The timing and rate of climate-induced regression of Lake Bonneville, from the Provo stillstand to the pre-Holocene lowstand, has been the focus of a number of climate studies that have endeavored to correlate regional and global records. Recent published analyses of radiocarbon data from shoreline facies suggests that Lake Bonneville maintained prolonged, high frequency oscillations at or near the Provo level before undergoing rapid regression to near modern lake levels by 11.5 14C ka (Godsey et al. 2005. Quat. Res. 63, 212-223). Although the relative timing of Lake Bonneville pluvial events is well constrained, direct correlation between published radiocarbon ages and regional or global climate records is not straightforward due to uncertainties inherent in the dating technique such as the reservoir effect.

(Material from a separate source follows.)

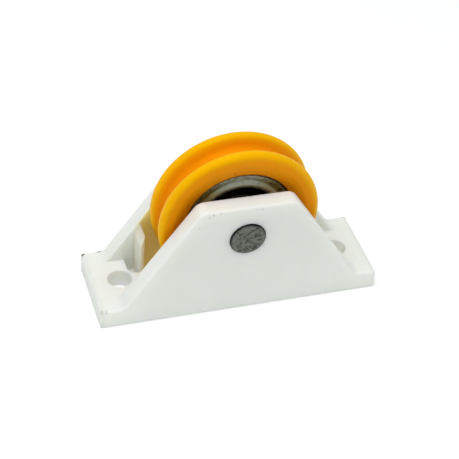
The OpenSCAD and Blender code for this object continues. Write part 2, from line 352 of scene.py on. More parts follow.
def housing_plastic():
    f = Finish("housing_plastic")
    patches = f.step(f.noise(16, 2), 0.35, 0.7)
    colour = f.mix(patches, (0.80, 0.82, 0.785, 1), (0.825, 0.84, 0.81, 1))
    stain = f.step(f.noise(2.6, 5, roughness=0.7), 0.60, 0.78)
    at_ends = f.step(f.along(0), GRIME_FROM, GRIME_TO)
    colour = f.mix(stain * 0.10, colour, (0.52, 0.50, 0.40, 1))
    colour = f.mix(at_ends * f.noise(1.8, 4) * 0.32, colour, (0.36, 0.38, 0.34, 1))
    specks = f.step(f.noise(0.55, 2), 0.735, 0.80)
    colour = f.mix(specks * 0.35, colour, (0.30, 0.29, 0.25, 1))
    nicks = f.step(f.noise(0.9, 1, vector=f.stretched((1, 1, 2.2))), 0.74, 0.80)
    colour = f.mix(nicks * 0.5, colour, (0.88, 0.89, 0.88, 1))
    # Painted reflection: the faces between the cheeks, beside the sheave, are tinted yellow.
    inside = 1 - f.step(f.along(1), REFLECTION_SIDE, REFLECTION_SIDE + REFLECTION_EDGE)
    painted_reflection = inside * (1 - f.step(f.along(0), REFLECTION_FROM, REFLECTION_TO))
    colour = f.mix(painted_reflection, colour, (0.92, 0.81, 0.32, 1))
    for place, radius, strength in dirt_spots():
        colour = f.mix(f.spot(place, radius) * strength, colour, DIRT_COLOUR)
    height = f.noise(0.45, 3) + f.noise(7, 1) * 6 + nicks * 0.6 - specks * 0.4
    rough = 0.42 + f.noise(4, 3) * 0.14
    return f.finish(
        colour, rough, height, bump=0.22, depth=0.05,
        Subsurface_Weight=0.75, Subsurface_Radius=(1.0, 0.95, 0.75), Subsurface_Scale=4 * MM, IOR=1.5,
    )


# %% [markdown]
# The sheave is moulded in orange-yellow plastic. Light that gets in and out of it again comes back
# more orange, which is why its shaded parts look almost brown. Rope and salt leave fine dark specks on
# it, and pressing the bearing in has marked the seat. Each mask below fades between two distances
# from the axle: a painted highlight that makes the crest of the rims paler and yellower, painted
# shade that makes the plastic near the seat darker and redder, the marks of the press round it, and
# a painted shadow, near black, in the gap beside the bearing.

# %% Sheave plastic
CREST_HIGHLIGHT, SEAT_SHADE, PRESS_MARKS, SEAT_GAP_SHADE = (20.6, 23.4), (15.2, 18.6), (16.4, 18.6), (15.85, 16.35)


def sheave_plastic():
    f = Finish("sheave_plastic")
    radius, _ = f.from_axle()
    tone = f.noise(9, 2)
    # Painted highlight: the rims turn paler and yellower towards their crest.
    crest = f.step(radius + (tone - 0.5) * 1.2, *CREST_HIGHLIGHT)
    colour = f.mix(crest, (0.88, 0.305, 0.001, 1), (0.93, 0.48, 0.001, 1))
    # Painted shade: the plastic near the seat turns darker and redder.
    seat_shade = 1 - f.step(radius + (f.noise(1.2, 4) - 0.5) * 2.2, *SEAT_SHADE)
    colour = f.mix(seat_shade * 0.55, colour, (0.72, 0.19, 0.001, 1))
    specks = f.step(f.noise(0.5, 2), 0.73, 0.80)
    colour = f.mix(specks * 0.55, colour, (0.22, 0.07, 0.004, 1))
    marks = f.step(f.noise(0.8, 4), 0.50, 0.72) * (1 - f.step(radius, *PRESS_MARKS))
    colour = f.mix(marks * 0.5, colour, (0.30, 0.11, 0.01, 1))
    # Painted shadow: a near-black ring in the gap beside the bearing.
    painted_shade = 1 - f.step(radius + (f.noise(0.8, 3) - 0.5) * 0.6, *SEAT_GAP_SHADE)
    colour = f.mix(painted_shade * 0.9, colour, (0.05, 0.02, 0.004, 1))
    height = f.rings(0.35) * 0.6 + f.noise(0.7, 3) + marks * 1.5
    rough = 0.36 + f.noise(2.5, 3) * 0.16
    return f.finish(
        colour, rough, height, bump=0.25, depth=0.04,
        Subsurface_Weight=0.2, Subsurface_Radius=(1.0, 0.45, 0.05), Subsurface_Scale=1.5 * MM,
        Specular_Tint=(1.0, 0.55, 0.02, 1), Specular_IOR_Level=0.2, IOR=1.5,
    )


# %% [markdown]
# The steel parts differ mostly in how they were worked. The pin, the spacers and the rings are turned,
# so they carry circular marks; the shields and the cage are pressed sheet, and smooth; the balls are
# polished. One function makes all these finishes, from a clean and a stained colour, a roughness, and
# the pitch and depth of the turning marks in millimetres.

# %% Steel
def steel(name, clean, stained, roughness, pitch, groove_depth, stain_share=0.5, dark=None):
    """Turned or pressed steel. Where dark gives two radii, shade is painted: clean at the first, black at
    the second.
    """
    f = Finish(name)
    turned = f.rings(pitch)
    stain = f.step(f.noise(1.1, 5, roughness=0.65), 0.62 - stain_share * 0.3, 0.85 - stain_share * 0.3)
    colour = f.mix(stain, (*clean, 1), (*stained, 1))
    pits = f.step(f.noise(0.32, 2), 0.66, 0.74)
    colour = f.mix(pits * stain_share, colour, (0.012, 0.012, 0.010, 1))
    # Painted shade: from the first of dark's radii to the second, the steel turns near black.
    if dark:
        radius, _ = f.from_axle()
        painted_shade = f.step(radius + (f.noise(1.0, 3) - 0.5) * 0.5, *dark)
        colour = f.mix(painted_shade, colour, (0.007, 0.008, 0.006, 1))
    height = turned * 2 + f.noise(0.4, 3) - pits * 1.5
    rough = roughness + stain * 0.15 + turned * 0.12
    return f.finish(colour, rough, height, bump=0.5, depth=groove_depth, Metallic=1.0)


# %% [markdown]
# Two shapes here follow a rule: what is turned on a lathe, and the ring of rivets in the bearing's
# cage. Geometry Nodes make both, and both trees begin and end alike. A tree begins with named inputs.
# It ends by laying a shape that stands on Z along the axle, making its copies real and giving it its
# finish, because the export drops copies that aren't real.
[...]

Uranium series dating of a calcic soil profile, developed within a Provo gravel shore zone deposit near Hyrum, provides a vertical chronosequence of some complexity. Preliminary uranium-series ages, determined from inner pedogenic carbonate rinds, display a broad age distribution between c.30-10 ka, with the majority of the samples in the range c.13.5-10 ka with 2σ errors between 5-10%. Although the bulk of the older sub-set may be discounted due to high initial 230Th derived from detrital contaminants, a minority reflect an older age distribution that may be genuine and should be considered in models of Lake Bonneville evolution. The suggested regression of the Provo shoreline by c.11.5 14C ka (c.13.5 cal ka [Fairbanks1204 calibration: Fairbanks et al. 2005. Quat. Sci. Rev. 24, 1781-1796]) broadly correlates with the onset of calcic soil development constrained by the younger sub-set (c.13.5-10 ka), although a number of older outliers should not be discounted. Analysis of the dataset suggests that pedogenic carbonate sampled from basal gravel units are more likely to be free of significant detritus, resulting in inner rind ages of improved precision. Further work will better constrain the potential correlation between radiocarbon and uranium-series ages and may help determine both the extent of the reservoir effect in Lake Bonneville and the correlation between regional and global climate records.